▶ **EXERCISE**
Return the listing word for word, as given.

▶ **DATA SECTION**
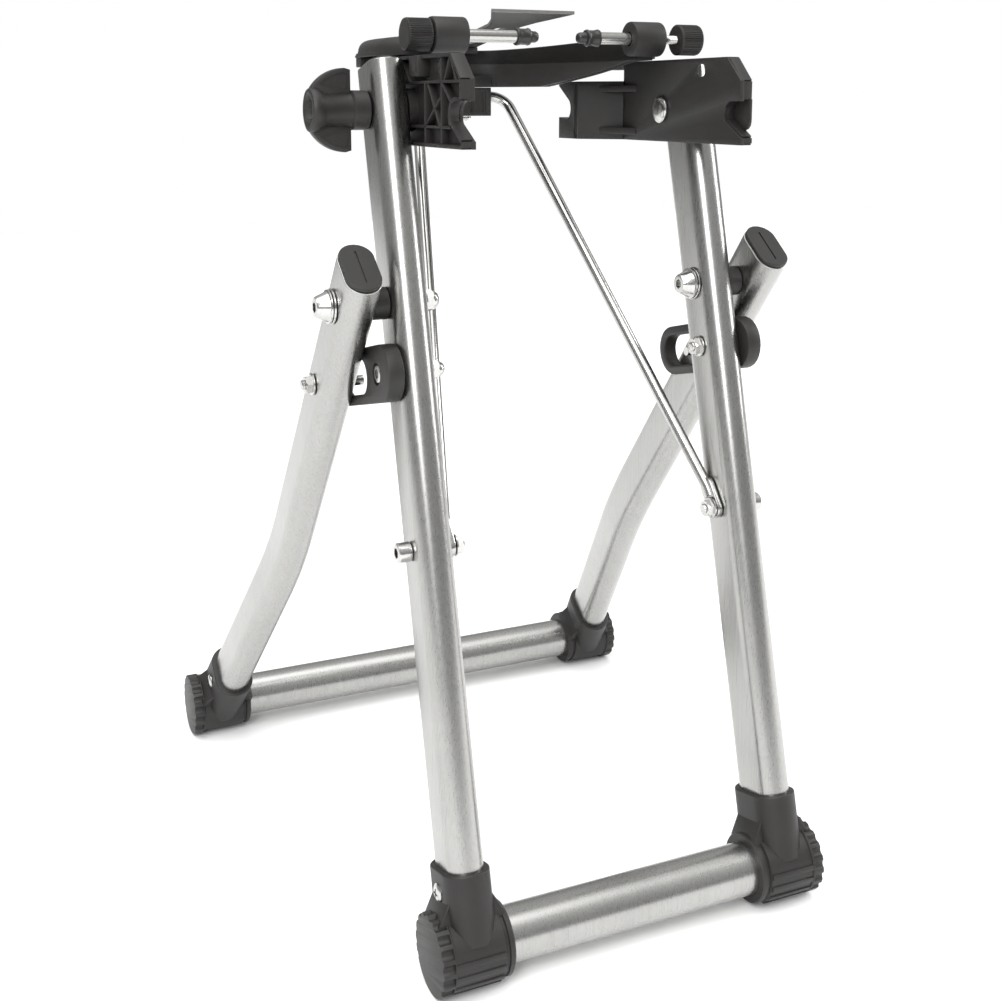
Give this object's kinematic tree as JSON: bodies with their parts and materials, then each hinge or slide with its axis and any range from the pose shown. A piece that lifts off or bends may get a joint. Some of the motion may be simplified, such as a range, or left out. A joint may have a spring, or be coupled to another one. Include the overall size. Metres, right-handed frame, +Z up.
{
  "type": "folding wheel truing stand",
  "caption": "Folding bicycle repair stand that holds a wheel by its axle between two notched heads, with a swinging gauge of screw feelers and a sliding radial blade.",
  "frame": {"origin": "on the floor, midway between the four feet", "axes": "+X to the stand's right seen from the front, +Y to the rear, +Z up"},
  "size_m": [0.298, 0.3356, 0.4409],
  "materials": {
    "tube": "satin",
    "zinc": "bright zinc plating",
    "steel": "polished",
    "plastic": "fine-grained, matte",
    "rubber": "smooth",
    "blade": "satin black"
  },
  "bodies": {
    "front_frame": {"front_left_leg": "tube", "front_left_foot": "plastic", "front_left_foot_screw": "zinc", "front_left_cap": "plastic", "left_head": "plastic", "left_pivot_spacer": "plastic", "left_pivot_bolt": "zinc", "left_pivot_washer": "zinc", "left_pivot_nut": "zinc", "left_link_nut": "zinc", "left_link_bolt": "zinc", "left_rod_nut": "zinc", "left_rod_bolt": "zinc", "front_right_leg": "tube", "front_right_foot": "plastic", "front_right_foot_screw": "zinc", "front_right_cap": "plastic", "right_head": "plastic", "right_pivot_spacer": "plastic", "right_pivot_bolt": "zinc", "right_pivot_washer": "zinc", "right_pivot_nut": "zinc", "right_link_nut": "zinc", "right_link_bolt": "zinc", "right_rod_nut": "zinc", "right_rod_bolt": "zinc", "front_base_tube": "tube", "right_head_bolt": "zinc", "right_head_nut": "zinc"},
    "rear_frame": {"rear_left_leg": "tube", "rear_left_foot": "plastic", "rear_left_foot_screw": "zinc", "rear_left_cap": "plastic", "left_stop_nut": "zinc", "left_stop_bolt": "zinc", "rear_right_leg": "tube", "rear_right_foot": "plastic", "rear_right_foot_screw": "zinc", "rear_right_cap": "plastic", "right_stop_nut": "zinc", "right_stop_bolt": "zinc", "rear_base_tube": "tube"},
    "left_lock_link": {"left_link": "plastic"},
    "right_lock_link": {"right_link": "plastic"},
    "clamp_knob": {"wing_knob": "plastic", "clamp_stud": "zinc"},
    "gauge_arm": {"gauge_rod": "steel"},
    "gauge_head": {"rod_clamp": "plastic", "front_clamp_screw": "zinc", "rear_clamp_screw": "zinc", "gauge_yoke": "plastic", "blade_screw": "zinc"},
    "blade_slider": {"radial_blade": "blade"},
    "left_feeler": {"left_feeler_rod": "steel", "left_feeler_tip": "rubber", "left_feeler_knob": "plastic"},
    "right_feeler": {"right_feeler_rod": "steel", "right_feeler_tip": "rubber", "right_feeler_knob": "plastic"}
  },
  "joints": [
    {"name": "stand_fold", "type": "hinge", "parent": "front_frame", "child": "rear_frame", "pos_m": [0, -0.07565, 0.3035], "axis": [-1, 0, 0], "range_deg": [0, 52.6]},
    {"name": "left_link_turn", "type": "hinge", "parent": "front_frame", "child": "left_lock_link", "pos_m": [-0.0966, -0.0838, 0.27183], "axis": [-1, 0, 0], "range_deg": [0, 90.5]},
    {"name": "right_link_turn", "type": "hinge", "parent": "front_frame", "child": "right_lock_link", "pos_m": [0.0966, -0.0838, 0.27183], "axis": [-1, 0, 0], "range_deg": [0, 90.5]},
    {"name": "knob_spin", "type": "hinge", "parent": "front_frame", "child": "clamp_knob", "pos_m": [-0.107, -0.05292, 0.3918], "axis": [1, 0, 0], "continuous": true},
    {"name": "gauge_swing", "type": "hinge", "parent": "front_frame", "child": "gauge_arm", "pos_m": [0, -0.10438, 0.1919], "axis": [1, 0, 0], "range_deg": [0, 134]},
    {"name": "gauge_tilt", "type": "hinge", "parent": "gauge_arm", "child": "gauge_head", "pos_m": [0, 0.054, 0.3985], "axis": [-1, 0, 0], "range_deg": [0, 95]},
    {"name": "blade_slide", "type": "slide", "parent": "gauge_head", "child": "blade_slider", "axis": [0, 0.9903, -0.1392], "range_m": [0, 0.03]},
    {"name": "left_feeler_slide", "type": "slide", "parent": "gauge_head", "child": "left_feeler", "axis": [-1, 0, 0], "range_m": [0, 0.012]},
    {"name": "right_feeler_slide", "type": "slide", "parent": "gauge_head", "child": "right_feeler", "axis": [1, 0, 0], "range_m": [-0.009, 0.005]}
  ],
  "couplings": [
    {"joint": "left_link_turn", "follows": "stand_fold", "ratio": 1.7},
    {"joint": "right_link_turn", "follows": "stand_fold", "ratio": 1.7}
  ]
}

▶ **FULL OUTPUT**
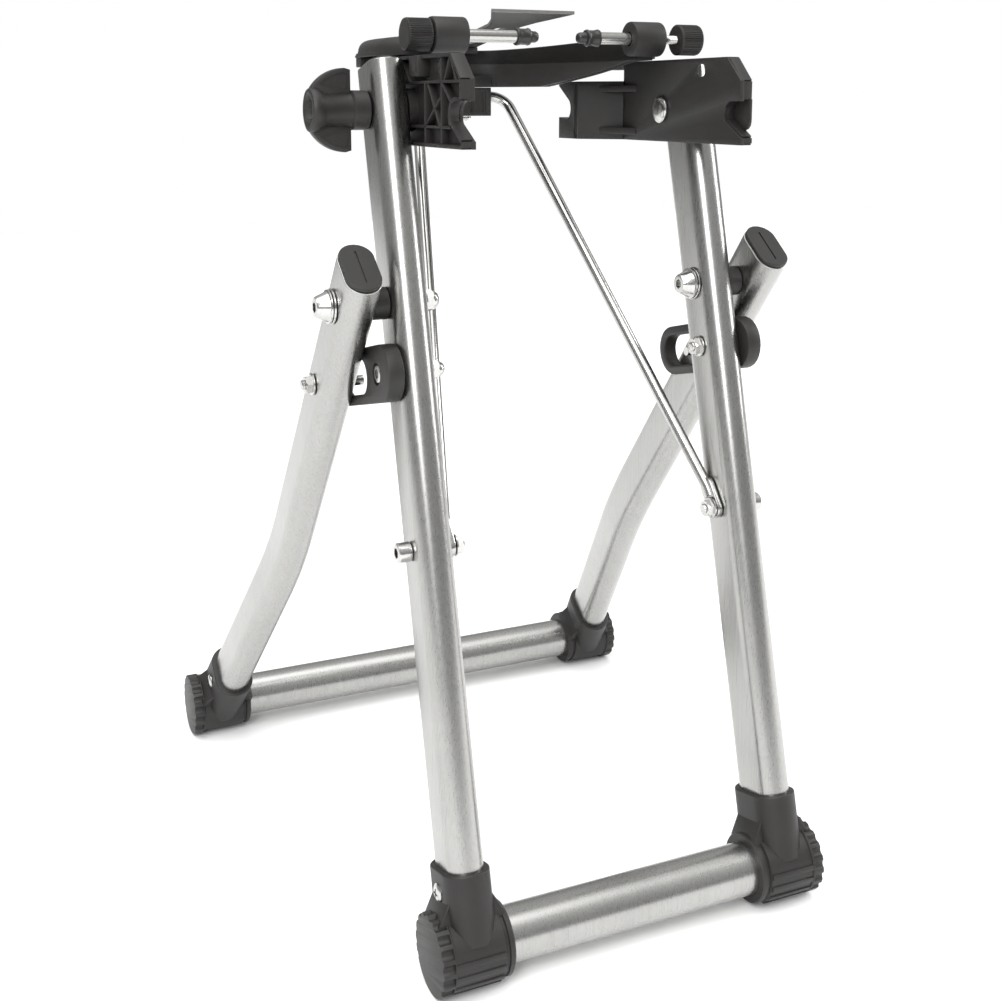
Give this object's kinematic tree as JSON: bodies with their parts and materials, then each hinge or slide with its axis and any range from the pose shown. A piece that lifts off or bends may get a joint. Some of the motion may be simplified, such as a range, or left out. A joint may have a spring, or be coupled to another one. Include the overall size. Metres, right-handed frame, +Z up.
{
  "type": "folding wheel truing stand",
  "caption": "Folding bicycle repair stand that holds a wheel by its axle between two notched heads, with a swinging gauge of screw feelers and a sliding radial blade.",
  "frame": {"origin": "on the floor, midway between the four feet", "axes": "+X to the stand's right seen from the front, +Y to the rear, +Z up"},
  "size_m": [0.298, 0.3356, 0.4409],
  "materials": {
    "tube": "satin",
    "zinc": "bright zinc plating",
    "steel": "polished",
    "plastic": "fine-grained, matte",
    "rubber": "smooth",
    "blade": "satin black"
  },
  "bodies": {
    "front_frame": {"front_left_leg": "tube", "front_left_foot": "plastic", "front_left_foot_screw": "zinc", "front_left_cap": "plastic", "left_head": "plastic", "left_pivot_spacer": "plastic", "left_pivot_bolt": "zinc", "left_pivot_washer": "zinc", "left_pivot_nut": "zinc", "left_link_nut": "zinc", "left_link_bolt": "zinc", "left_rod_nut": "zinc", "left_rod_bolt": "zinc", "front_right_leg": "tube", "front_right_foot": "plastic", "front_right_foot_screw": "zinc", "front_right_cap": "plastic", "right_head": "plastic", "right_pivot_spacer": "plastic", "right_pivot_bolt": "zinc", "right_pivot_washer": "zinc", "right_pivot_nut": "zinc", "right_link_nut": "zinc", "right_link_bolt": "zinc", "right_rod_nut": "zinc", "right_rod_bolt": "zinc", "front_base_tube": "tube", "right_head_bolt": "zinc", "right_head_nut": "zinc"},
    "rear_frame": {"rear_left_leg": "tube", "rear_left_foot": "plastic", "rear_left_foot_screw": "zinc", "rear_left_cap": "plastic", "left_stop_nut": "zinc", "left_stop_bolt": "zinc", "rear_right_leg": "tube", "rear_right_foot": "plastic", "rear_right_foot_screw": "zinc", "rear_right_cap": "plastic", "right_stop_nut": "zinc", "right_stop_bolt": "zinc", "rear_base_tube": "tube"},
    "left_lock_link": {"left_link": "plastic"},
    "right_lock_link": {"right_link": "plastic"},
    "clamp_knob": {"wing_knob": "plastic", "clamp_stud": "zinc"},
    "gauge_arm": {"gauge_rod": "steel"},
    "gauge_head": {"rod_clamp": "plastic", "front_clamp_screw": "zinc", "rear_clamp_screw": "zinc", "gauge_yoke": "plastic", "blade_screw": "zinc"},
    "blade_slider": {"radial_blade": "blade"},
    "left_feeler": {"left_feeler_rod": "steel", "left_feeler_tip": "rubber", "left_feeler_knob": "plastic"},
    "right_feeler": {"right_feeler_rod": "steel", "right_feeler_tip": "rubber", "right_feeler_knob": "plastic"}
  },
  "joints": [
    {"name": "stand_fold", "type": "hinge", "parent": "front_frame", "child": "rear_frame", "pos_m": [0, -0.07565, 0.3035], "axis": [-1, 0, 0], "range_deg": [0, 52.6]},
    {"name": "left_link_turn", "type": "hinge", "parent": "front_frame", "child": "left_lock_link", "pos_m": [-0.0966, -0.0838, 0.27183], "axis": [-1, 0, 0], "range_deg": [0, 90.5]},
    {"name": "right_link_turn", "type": "hinge", "parent": "front_frame", "child": "right_lock_link", "pos_m": [0.0966, -0.0838, 0.27183], "axis": [-1, 0, 0], "range_deg": [0, 90.5]},
    {"name": "knob_spin", "type": "hinge", "parent": "front_frame", "child": "clamp_knob", "pos_m": [-0.107, -0.05292, 0.3918], "axis": [1, 0, 0], "continuous": true},
    {"name": "gauge_swing", "type": "hinge", "parent": "front_frame", "child": "gauge_arm", "pos_m": [0, -0.10438, 0.1919], "axis": [1, 0, 0], "range_deg": [0, 134]},
    {"name": "gauge_tilt", "type": "hinge", "parent": "gauge_arm", "child": "gauge_head", "pos_m": [0, 0.054, 0.3985], "axis": [-1, 0, 0], "range_deg": [0, 95]},
    {"name": "blade_slide", "type": "slide", "parent": "gauge_head", "child": "blade_slider", "axis": [0, 0.9903, -0.1392], "range_m": [0, 0.03]},
    {"name": "left_feeler_slide", "type": "slide", "parent": "gauge_head", "child": "left_feeler", "axis": [-1, 0, 0], "range_m": [0, 0.012]},
    {"name": "right_feeler_slide", "type": "slide", "parent": "gauge_head", "child": "right_feeler", "axis": [1, 0, 0], "range_m": [-0.009, 0.005]}
  ],
  "couplings": [
    {"joint": "left_link_turn", "follows": "stand_fold", "ratio": 1.7},
    {"joint": "right_link_turn", "follows": "stand_fold", "ratio": 1.7}
  ]
}